Jamás España, península de una Europa a la que también se decidió por fin a pertenecer, ha gozado de una comunidad de libertades, prosperidad y concordia -a pesar de los extremistas que se se empeñan en agrietarla- como la actual, una comunidad legislada por la Constitución y simbolizada por la bandera que se describe en el artículo cuarto; una España que tuvo la generosidad y la inteligencia de multiplicarse en otras comunidades y en otras banderas, uniendo así todos sus fragmentos: territorios, idiomas, ideologías y, sobre todo, cada existencia individual que por fin podía desarrollarse libremente en una identidad colectiva, capaz de respetar la diversidad.

La bandera de España nace, por tanto, con una voluntad de integrar las banderas del pasado y del presente en una sola, cuyos colores ahora significan, sobre todo, reconciliación, una reconciliación a partir de la cual poder construir en paz cada presente. Es la bandera de los que, víctimas de la guerra o el exilio, no la pudieron tener. Es la bandera de los que quieren seguir perteneciendo a un estado democrático. Y, por eso, nos tenemos que hacer dignos de ella.

Sin embargo, esta España democrática, que tiene ya cuarenta años, se sigue comportando igual que un adolescente al que le falta templanza y al que le gusta cegarse con emociones ideológicas, incapaz de discernir el bien común.

Igual que un adolescente, España ha maltratado o despreciado la bandera nacional.

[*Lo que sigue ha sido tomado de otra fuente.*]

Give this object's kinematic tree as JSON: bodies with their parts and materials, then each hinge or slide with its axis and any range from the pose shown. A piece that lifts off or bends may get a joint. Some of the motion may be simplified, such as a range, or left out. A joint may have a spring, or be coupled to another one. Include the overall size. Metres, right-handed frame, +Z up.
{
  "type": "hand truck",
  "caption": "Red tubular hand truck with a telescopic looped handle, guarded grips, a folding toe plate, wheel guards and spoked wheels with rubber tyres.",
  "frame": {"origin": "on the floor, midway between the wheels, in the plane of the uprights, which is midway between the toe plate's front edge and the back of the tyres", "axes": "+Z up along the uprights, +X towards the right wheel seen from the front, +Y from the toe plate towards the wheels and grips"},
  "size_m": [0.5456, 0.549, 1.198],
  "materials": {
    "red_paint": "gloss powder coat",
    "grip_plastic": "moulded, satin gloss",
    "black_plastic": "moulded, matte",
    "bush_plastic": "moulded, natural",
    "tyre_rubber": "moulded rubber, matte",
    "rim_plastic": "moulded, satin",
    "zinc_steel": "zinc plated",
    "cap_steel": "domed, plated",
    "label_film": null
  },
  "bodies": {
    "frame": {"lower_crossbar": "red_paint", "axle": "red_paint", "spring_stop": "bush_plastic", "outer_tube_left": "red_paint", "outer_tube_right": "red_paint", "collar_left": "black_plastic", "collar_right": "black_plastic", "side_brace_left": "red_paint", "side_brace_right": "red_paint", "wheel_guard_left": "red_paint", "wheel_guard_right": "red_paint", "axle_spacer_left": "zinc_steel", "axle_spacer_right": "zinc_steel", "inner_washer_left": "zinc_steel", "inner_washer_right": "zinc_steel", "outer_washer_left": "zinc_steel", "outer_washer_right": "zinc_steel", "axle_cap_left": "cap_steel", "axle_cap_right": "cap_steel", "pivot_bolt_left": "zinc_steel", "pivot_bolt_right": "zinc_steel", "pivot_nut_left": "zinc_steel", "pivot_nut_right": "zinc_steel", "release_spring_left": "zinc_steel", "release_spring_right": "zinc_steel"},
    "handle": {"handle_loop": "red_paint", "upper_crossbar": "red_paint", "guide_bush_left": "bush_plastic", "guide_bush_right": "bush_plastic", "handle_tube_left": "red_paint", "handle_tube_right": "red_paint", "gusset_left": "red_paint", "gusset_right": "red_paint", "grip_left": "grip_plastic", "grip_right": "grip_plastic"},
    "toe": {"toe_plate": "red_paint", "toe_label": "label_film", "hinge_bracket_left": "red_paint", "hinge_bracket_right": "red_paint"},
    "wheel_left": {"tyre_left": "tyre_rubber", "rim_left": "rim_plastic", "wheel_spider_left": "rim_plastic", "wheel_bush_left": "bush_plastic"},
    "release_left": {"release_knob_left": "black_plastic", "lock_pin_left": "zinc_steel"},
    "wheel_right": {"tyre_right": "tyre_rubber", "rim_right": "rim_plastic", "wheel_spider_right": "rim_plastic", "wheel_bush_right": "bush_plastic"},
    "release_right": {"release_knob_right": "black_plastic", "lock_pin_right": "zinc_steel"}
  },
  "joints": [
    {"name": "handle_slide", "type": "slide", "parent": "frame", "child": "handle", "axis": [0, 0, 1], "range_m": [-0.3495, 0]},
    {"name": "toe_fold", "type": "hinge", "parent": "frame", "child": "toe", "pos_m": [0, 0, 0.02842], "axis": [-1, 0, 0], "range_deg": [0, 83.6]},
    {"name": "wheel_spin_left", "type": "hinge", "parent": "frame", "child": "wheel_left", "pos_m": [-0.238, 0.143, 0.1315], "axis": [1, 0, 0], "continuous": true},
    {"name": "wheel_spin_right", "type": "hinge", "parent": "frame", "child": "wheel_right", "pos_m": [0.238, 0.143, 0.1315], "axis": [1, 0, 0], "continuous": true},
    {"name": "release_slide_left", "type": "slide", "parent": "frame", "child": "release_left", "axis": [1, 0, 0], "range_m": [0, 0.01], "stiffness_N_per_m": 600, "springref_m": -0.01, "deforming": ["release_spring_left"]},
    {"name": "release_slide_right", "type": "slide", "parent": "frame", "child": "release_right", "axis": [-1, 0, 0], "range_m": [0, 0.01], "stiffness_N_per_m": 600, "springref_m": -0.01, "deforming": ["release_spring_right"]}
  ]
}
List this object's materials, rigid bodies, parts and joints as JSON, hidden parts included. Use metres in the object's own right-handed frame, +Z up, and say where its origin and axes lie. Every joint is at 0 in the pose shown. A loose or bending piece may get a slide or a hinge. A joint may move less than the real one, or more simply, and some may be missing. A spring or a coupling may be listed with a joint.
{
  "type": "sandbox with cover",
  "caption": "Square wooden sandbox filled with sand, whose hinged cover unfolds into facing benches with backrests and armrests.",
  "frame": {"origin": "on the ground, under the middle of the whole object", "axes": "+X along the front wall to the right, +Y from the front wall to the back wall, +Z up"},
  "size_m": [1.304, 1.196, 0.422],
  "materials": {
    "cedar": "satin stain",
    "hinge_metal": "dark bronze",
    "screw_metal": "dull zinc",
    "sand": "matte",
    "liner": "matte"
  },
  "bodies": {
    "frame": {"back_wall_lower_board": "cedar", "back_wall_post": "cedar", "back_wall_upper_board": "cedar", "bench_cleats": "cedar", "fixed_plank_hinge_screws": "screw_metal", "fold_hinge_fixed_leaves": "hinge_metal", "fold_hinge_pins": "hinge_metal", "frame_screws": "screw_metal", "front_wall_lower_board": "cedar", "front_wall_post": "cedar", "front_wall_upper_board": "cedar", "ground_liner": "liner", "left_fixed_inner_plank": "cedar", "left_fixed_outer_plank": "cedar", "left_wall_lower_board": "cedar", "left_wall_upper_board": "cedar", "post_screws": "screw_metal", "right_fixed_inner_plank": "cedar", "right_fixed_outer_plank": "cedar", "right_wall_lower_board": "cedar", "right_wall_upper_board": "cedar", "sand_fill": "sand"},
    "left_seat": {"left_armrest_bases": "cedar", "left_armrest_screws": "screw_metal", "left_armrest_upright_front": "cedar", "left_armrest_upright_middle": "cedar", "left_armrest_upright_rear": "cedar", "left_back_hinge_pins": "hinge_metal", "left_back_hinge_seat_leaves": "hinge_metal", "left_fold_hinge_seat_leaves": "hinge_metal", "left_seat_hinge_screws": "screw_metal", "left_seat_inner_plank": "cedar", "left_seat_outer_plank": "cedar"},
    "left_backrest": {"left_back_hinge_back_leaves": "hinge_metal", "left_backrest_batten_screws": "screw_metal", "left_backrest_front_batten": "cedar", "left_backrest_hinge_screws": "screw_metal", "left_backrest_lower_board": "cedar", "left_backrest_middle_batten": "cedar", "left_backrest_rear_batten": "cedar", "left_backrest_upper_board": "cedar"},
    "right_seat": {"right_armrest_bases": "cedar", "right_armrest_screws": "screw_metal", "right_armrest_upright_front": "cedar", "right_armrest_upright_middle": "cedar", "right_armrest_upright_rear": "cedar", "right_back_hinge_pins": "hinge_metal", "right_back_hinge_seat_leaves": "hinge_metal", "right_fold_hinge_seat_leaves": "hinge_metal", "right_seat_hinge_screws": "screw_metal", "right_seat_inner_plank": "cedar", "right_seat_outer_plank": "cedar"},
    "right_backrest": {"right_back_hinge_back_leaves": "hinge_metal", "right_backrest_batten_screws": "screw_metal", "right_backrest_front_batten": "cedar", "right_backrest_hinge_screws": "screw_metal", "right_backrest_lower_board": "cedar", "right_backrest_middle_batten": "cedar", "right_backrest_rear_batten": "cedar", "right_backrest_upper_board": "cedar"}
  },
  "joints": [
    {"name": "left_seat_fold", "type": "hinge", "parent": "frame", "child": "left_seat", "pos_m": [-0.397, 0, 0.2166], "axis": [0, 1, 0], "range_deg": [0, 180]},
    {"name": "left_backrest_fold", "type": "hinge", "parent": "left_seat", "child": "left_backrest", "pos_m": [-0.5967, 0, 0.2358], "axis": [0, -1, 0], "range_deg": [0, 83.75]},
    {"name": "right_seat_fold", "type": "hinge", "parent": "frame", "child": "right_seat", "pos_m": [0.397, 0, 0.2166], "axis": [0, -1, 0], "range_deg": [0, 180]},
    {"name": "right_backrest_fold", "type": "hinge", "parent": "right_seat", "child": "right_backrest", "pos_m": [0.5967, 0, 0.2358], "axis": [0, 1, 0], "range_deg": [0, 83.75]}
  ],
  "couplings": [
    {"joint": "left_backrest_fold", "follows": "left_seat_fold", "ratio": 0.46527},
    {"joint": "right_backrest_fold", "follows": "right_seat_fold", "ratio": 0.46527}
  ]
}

Se ha reído de ella solo para mostrar rebeldía antes nuestros mayores o con la necesidad de afirmar que los de hoy somos mejores que ellos -cuando justo en estos días estamos demostrando lo contrario.
Igual que un adolescente, España se ha disfrazado con ella al modo pandillero para correr de cabeza hacia el encuentro del bando político de turno. España no asume su bandera con la madurez de los 40 años. España no sabe todavía cuidarla con el respeto y el orgullo que merece un símbolo que absorbe en sus colores nuestra existencia como seres humanos en este planeta, nuestra cultura, nuestros idiomas, nuestra naturaleza, nuestras ciudades, nuestra convivencia, y, sí nuestra historia llena de errores y también del gran acierto de esta democracia a la que deberíamos declarar nuestro amor todos los días. Ignoramos -sí, como niñatos- nuestra buena suerte, y muchas veces la desperdiciamos.

Igual que adolescentes, presos de una sanadora ilusión, solo hemos sido capaces de unirnos bajo los colores de la bandera – que literalmente embarraban miles de rostros desde Cataluña hasta Andalucía- cuando España ganó el mundial de fútbol de 2010; millones de adolescentes clamando de alegría en un aire coloreado de rojo y amarillo gualda, que nos identificaba con aquella victoria del equipo de fútbol que parecía gritar por fin una afirmación, casi un juramento: un sí gigante, un yo soy, un nosotros somos, hecho de cada soy de España.

Como quería Carlos III, los colores de España habían sido reconocidos en la inmensidad del mar.
Con esa bandera nos reconocemos y nos reconocen en el mundo. Su combinación de colores nos hace visibles, incluso, en la niebla. Y ser reconocibles supone una enorme responsabilidad. Tenemos que estar a la altura de aquellos que nos miran desde la fraterna Portugal, desde el resto de Europa; ante los ojos de aquellos a quienes hemos acogido en este cruce de caminos entre América, África y Europa; y especialmente, ante los ojos de las generaciones que están creciendo y naciendo en nuestro país.

No podemos esperar más a integrar la bandera de España con total normalidad en nuestra madurez como país democrático. Nuestra bandera no pertenece a bando de signo alguno. Es el símbolo que nos une y que celebra nuestras diferencias.

En el mar, si la encuentro en otro barco, sé muy bien qué transmite la alegría de sus colores: compatriota, hermano en democracia, en derechos y en deberes, con mayor solidaridad en tiempos de tormenta y si la navegación corre peligro; con mayor fuerza cuando cae la noche y nos damos cuenta de que, insignificantes en la inmensidad, solo desarrollamos nuestro significado particular proyectándonos hacia la armonía y la conciencia de un proyecto común que, en nuestro espacio y en nuestro tiempo, se llama España.